Christian festivals gradually overlay pagan ones. Sunday became a public holiday in 321 CE; Christmas was established on December 25 to co-opt the popular Dies Natalis Solis Invicti (Birth of the Unconquered Sun). Local practices varied widely – while Martin of Tours (d. 397 CE) famously destroyed rural temples, the Christianized Lupercalia continued in Rome with hired performers replacing patrician participants.
Two Visions of the Past: Classical vs. Christian Historiography
Competing conceptions of history emerged. Traditionalists like the anonymous author of Origo Gentis Romanae traced Rome’s lineage from mythical kings through Augustus, maintaining Virgil’s vision of imperial destiny. Christian scholars like Eusebius created universal chronologies synchronizing biblical and classical history, dating events from Abraham’s birth (2016 BCE in his system). His Ecclesiastical History established the model of institutional church history focused on episcopal succession and heresy suppression.

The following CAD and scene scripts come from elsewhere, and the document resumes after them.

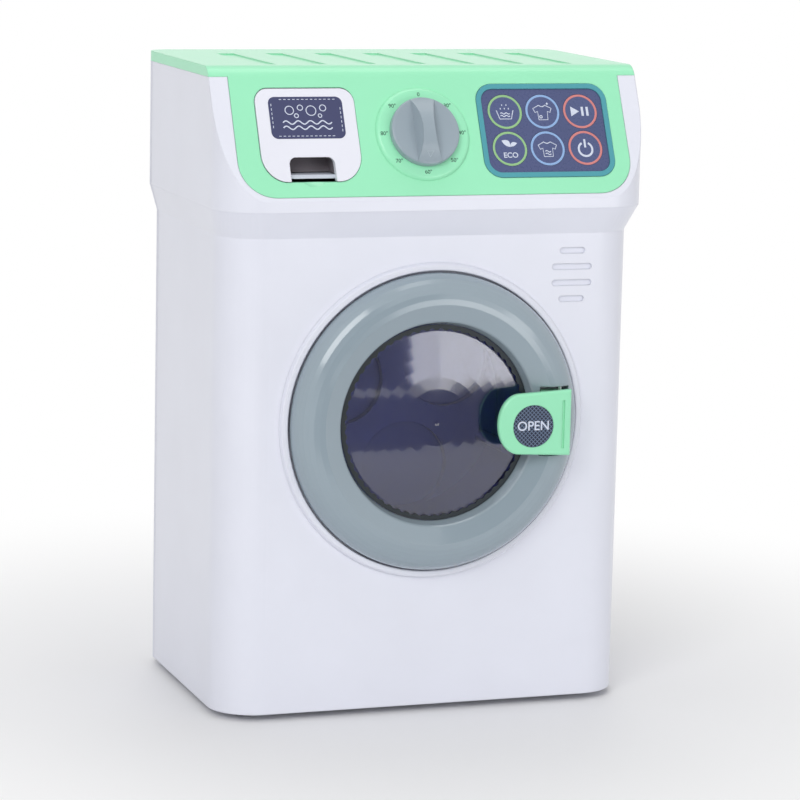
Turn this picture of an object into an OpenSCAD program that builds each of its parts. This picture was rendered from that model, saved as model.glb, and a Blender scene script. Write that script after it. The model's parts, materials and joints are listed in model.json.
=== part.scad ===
// Toy washing machine: a white moulded case with a slanted mint control panel,
// a round porthole door with a mint latch, a turning drum driven by a small motor,
// a rotary dial, a soap drawer, six short-travel keys and a battery bay at the back.
// Z is up, the front faces -Y, and the origin is on the floor under the middle of the box
// that just holds the whole toy. All sizes are in millimetres.

/* [Body] */
// Width of the white body below the panel
body_w = 190; // [184:1:210]
// Depth of the case from its front face to its back face
body_d = 122; // [120:1:150]
// Height from the floor to the mint top
body_h = 285; // [282:1:310]
// Radius of the upright front corners
front_corner_r = 20; // [12:1:24]
// Radius of the upright back corners
back_corner_r = 10; // [7:1:14]
// Wall of the white shells
wall = 2.4; // [2:0.1:2.8]
// Depth of the back cover, from the joint line to the back face
rear_d = 12; // [10:1:16]
// Height of the feet
foot_h = 3; // [2:0.5:4]
// Radius of the feet
foot_r = 7; // [5:0.5:9]

/* [Head and panel] */
// How far the head stands out past each side of the body
head_side = 3.5; // [1:0.5:6]
// How far the head stands out past the front face
head_lip = 7.5; // [4:0.5:9]
// Distance from the top down to where the slanted face starts
head_h = 55.8; // [54:0.2:60]
// Lean of the slanted face from upright
tilt = 26.4; // [22:0.2:30]
// White border at each side of the mint face
panel_side = 8.5; // [6.5:0.5:10.5]
// Radius of the two lower corners of the mint face
panel_corner_r = 16; // [10:1:20]
// Thickness of the mint plate
panel_t = 2.2; // [2:0.1:2.6]
// Height of the mint top cover above the white walls
cap_h = 4.5; // [4:0.5:6]

/* [Door] */
// Height of the middle of the door above the floor
door_z = 131; // [126:1:136]
// Radius of the door ring
door_r = 66; // [64:0.5:68]
// Height of the door ring's crest above its rim
door_rise = 10; // [9:0.5:12]
// Radius of the window at the ring's lip
window_r = 45; // [43:0.5:46]
// Height of the white bezel round the door
bezel_h = 2.5; // [1.5:0.5:3]
// Gap between the ring and the bezel
door_gap = 0.7; // [0.5:0.1:1]
// Length of the mint latch tab
latch_l = 34; // [30:1:36]
// Height of the latch tab
latch_w = 29.4; // [24:0.2:31]

/* [Drum] */
// Outer radius of the drum
drum_r = 50; // [48:0.5:51]
// Depth of the drum from its mouth to its back
drum_d = 44; // [38:1:46]
// Radius of each of the three dished lobes in the drum's back
lobe_r = 20; // [14:0.5:22]

/* [Dial] */
// Radius of the raised dial disc
dial_r = 20.9; // [18:0.1:21.5]
// Radius of the knob
knob_r = 15.4; // [13:0.1:16]
// Height of the knob above the dial
knob_h = 8; // [6:0.5:12]

/* [Drawer] */
// Width of the drawer front
drawer_w = 44.6; // [40:0.2:46]
// Height of the drawer front, measured upright
drawer_h = 38.2; // [36:0.2:39]
// Travel of the drawer
drawer_travel = 26; // [18:1:27]

/* [Keys] */
// Radius of a round key
key_r = 8; // [7:0.1:8.1]
// Travel of a key
key_travel = 0.8; // [0.4:0.1:0.8]
// Width of the key unit, over its teal frame
unit_w = 61.3; // [60:0.1:62]
// Height of the key unit along the slope
unit_h = 43.6; // [43:0.1:44]

/* [Gears] */
// Tooth size, as pitch diameter over teeth
module_size = 1; // [0.9:0.05:1]
// Teeth on the drum gear
drum_teeth = 50; // [44:2:50]
// Teeth on the big wheel of the reduction gear
wheel_teeth = 30; // [26:1:30]
// Teeth on each pinion
pinion_teeth = 10; // [9:1:11]

/* [Hidden] */
$fn = 48;

// A screw's shank runs this much inside its hole
screw_slip = 0.05;
// Turning parts run this much inside their holes
run_slip = 0.05;
// Parts of different bodies that pass each other
air = 0.3;
// Cutters reach past the faces that they cut
over = 1;

latch_rise = 14.5;
total_d = body_d + bezel_h + latch_rise;
face_y = bezel_h + latch_rise - total_d / 2;
back_y = total_d / 2;
split_y = back_y - rear_d;
rim_y = face_y - bezel_h;
top_z = body_h - cap_h;
slope_z = body_h - head_h + 2 * cos(tilt);
slope_y = face_y - head_lip + 2 * sin(tilt);
head_z = slope_z - 6.5;
flare_h = 12;
panel_w = body_w + 2 * (head_side - panel_side);
floor_in_z = foot_h + wall;
back_in_y = back_y - wall;
front_in_y = face_y + wall;

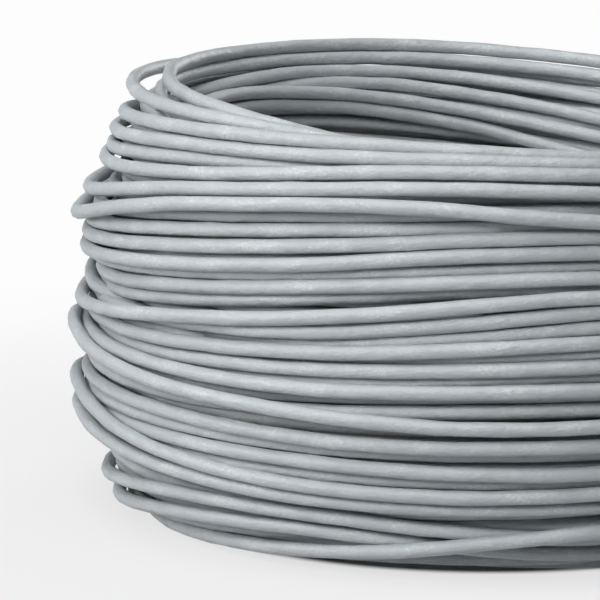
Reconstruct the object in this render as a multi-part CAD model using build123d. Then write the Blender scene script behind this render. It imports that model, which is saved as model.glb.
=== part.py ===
from build123d import *

import os
from math import cos, radians, sin

# A loose round coil of single-core wire lying flat: a solid copper conductor in PVC insulation,
# wound into about 150 turns that nothing ties. The wound turns are one closed solid, and the rows of
# turns that show on its side and top are ridges. The last stretch of wire at each end leaves the
# turns low down and lies on the surface, with its insulation and its conductor as separate pieces,
# both cut square.
# Millimetres, +Z is the coil's axis, and the origin is the middle of the underside.

# The wire
wire_d = 2.1          # outside diameter of the insulation
core_d = 0.8          # solid copper conductor
core_proud = 0.3      # what the conductor stands out of the cut insulation

# The coil's section, as radii from the axis and heights above the surface
coil_height = 65.0
barrel_r = 61.5       # outside, at the belly
belly_height = 24.0   # where the outside is widest
crown_r = 53.5        # outside, where the side turns into the top
crown_rise = 3.0      # how far the rounded top rises between that edge and the hollow
foot_r = 53.5         # outside of the flat ring that the lowest turns stand on
hollow_r = 44.0       # the open middle that the turns were wound round

# The rows of turns that show: a ridge is nearly two turns wide, so that the solid stays light
row_pitch = 3.8
groove_depth = 1.4    # how deep the gap between two rows is

# The two free ends, each a straight run from a point inside the turns to the cut tip, which lies on
# the surface. Each has the angles round the axis where it starts and stops, and the share of it that
# is still between the turns.
tail_depth = 1.5      # how far inside the turns a run starts
tail_height = 4.0     # how high it starts
outer_tip_out = 13.0  # how far the outer tip lies outside the foot
inner_tip_in = 2.5    # how far the inner tip lies inside the hollow
outer_tail_angles = (22, 62)
outer_tail_buried = 0.6
inner_tail_angles = (-25, -55)
inner_tail_buried = 0.4


def at(angle, radius, height):
    """The point at an angle round the coil's axis, a radius from it and a height."""
    return Vector(radius * cos(radians(angle)), radius * sin(radians(angle)), height)


def ridges(wall):
    """Points along a wall of turns: a crest on each row, with a groove between it and the next."""
    rows = round(wall.length / row_pitch)
    points = [wall @ 0]
    for row in range(rows):
        points.append(wall @ ((row + 0.5) / rows))
        end = (row + 1) / rows
        inwards = (wall % end).rotate(Axis.Y, -90)
        points.append((wall @ end) + inwards * groove_depth)
    return points


def wound_turns():
    """The turns as one ring: a barrel outside, a rounded crown, a round hollow and a flat foot."""
    belly = (barrel_r, 0, belly_height)
    crown_edge = coil_height - crown_rise
    below = TangentArc(belly, (foot_r, 0, 0), tangent=(0, 0, -1)).reversed(reconstruct=True)
    above = TangentArc(belly, (crown_r, 0, crown_edge), tangent=(0, 0, 1))
    side = Wire([below, above])
    crown_top = ((crown_r + hollow_r) / 2, 0, coil_height)
    crown = ThreePointArc(side @ 1, crown_top, (hollow_r, 0, crown_edge))
    rows = Polyline(*ridges(side), *ridges(crown)[1:-1], crown @ 1)
    inside = Polyline(crown @ 1, (hollow_r, 0, 0), side @ 0)
    return revolve(make_face(rows + inside), Axis.Z)


def rod(start, end, diameter):
    """A straight round rod from one point to another."""
    run = end - start
    return extrude(Plane(start, z_dir=run) * Circle(diameter / 2), run.length)


def free_end(angles, start_r, tip_r, buried):
    """The stub of wire that comes out of the turns, then the free insulation and its conductor."""
    inside = at(angles[0], start_r, tail_height)
    tip = at(angles[1], tip_r, wire_d / 2)
    run = tip - inside
    clear = inside + run * buried
    core = rod(clear, tip + run.normalized() * core_proud, core_d)
    return rod(inside, clear, wire_d), rod(clear, tip, wire_d) - core, core


def main():
    os.makedirs("parts", exist_ok=True)
    outer_stub, outer_insulation, outer_core = free_end(
        outer_tail_angles, foot_r - tail_depth, foot_r + outer_tip_out, outer_tail_buried)
    inner_stub, inner_insulation, inner_core = free_end(
        inner_tail_angles, hollow_r + tail_depth, hollow_r - inner_tip_in, inner_tail_buried)
    nodes = {
        "wire_coil": wound_turns() + outer_stub + inner_stub,
        "outer_end_insulation": outer_insulation,
        "outer_end_core": outer_core,
        "inner_end_insulation": inner_insulation,
        "inner_end_core": inner_core,
    }
    for name, shape in nodes.items():
        shape.label = name
        export_step(shape, f"parts/{name}.step")
        print(name, "volume", round(shape.volume, 1))


main()
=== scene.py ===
# %% [markdown]
# A loose coil of single-core wire is one length of wire and nothing else, so nearly all of this lesson
# is about the way that a wire lies when nobody ties it. The rigid model is loaded first: its box gives
# the coil its size, and every length in this file is in metres.

# %% The frame
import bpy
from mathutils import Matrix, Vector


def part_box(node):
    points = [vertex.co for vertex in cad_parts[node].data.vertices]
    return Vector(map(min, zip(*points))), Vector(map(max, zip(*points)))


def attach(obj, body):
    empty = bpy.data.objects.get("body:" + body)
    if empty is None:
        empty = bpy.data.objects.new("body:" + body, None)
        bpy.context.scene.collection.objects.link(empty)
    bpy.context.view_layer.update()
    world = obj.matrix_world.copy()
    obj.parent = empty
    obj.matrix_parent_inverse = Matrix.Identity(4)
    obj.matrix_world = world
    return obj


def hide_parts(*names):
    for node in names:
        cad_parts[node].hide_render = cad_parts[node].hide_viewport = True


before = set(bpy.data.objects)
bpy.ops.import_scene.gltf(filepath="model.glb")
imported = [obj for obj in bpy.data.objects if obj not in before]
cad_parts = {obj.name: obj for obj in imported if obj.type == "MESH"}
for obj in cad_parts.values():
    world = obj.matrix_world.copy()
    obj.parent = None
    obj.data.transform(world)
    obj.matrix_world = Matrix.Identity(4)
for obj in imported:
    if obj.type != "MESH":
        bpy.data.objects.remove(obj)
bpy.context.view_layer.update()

import time
from math import cos, radians, sin, tau

import bpy
import numpy as np
from mathutils import Vector

MM = 0.001
coil_low, coil_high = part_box("wire_coil")
COIL_R = (coil_high.x - coil_low.x) / 2
COIL_H = coil_high.z - coil_low.z
print(f"the coil is {2 * COIL_R / MM:.0f} mm across and {COIL_H / MM:.0f} mm high")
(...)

Augustine’s City of God (413-426 CE) synthesized these approaches while subordinating Roman history to Christian teleology. Rome’s triumphs became merely earthly accomplishments compared to the heavenly city’s spiritual journey. This revolutionary work would shape medieval historiography while preserving classical knowledge for later generations.
The Fracturing of Empire and the Birth of New Worlds
By 425 CE, the western empire was unraveling. Britain had been abandoned (409 CE), Vandals threatened North Africa, and Germanic tribes settled in Gaul and Hispania. Meanwhile, Constantinople thrived as the eastern capital. The linguistic divide between Greek east and Latin west became institutionalized, foreshadowing medieval Europe’s split.
In Jerusalem, the Dome of the Rock’s construction (691-692 CE) symbolized Islam’s arrival as a new Abrahamic faith engaging with Jewish and Christian histories. Its inscriptions directly challenged Christian doctrine while honoring Jesus as a prophet – a fitting testament to late antiquity’s complex religious transformations.
From Lullingstone’s mosaics to Augustine’s theology, our period witnessed the painful but creative transformation of classical civilization into the diverse cultural foundations of medieval Europe, Byzantium, and the Islamic world. The interplay of continuity and change, of Bellerophon and the Chi-Rho, would shape Western history for centuries to come.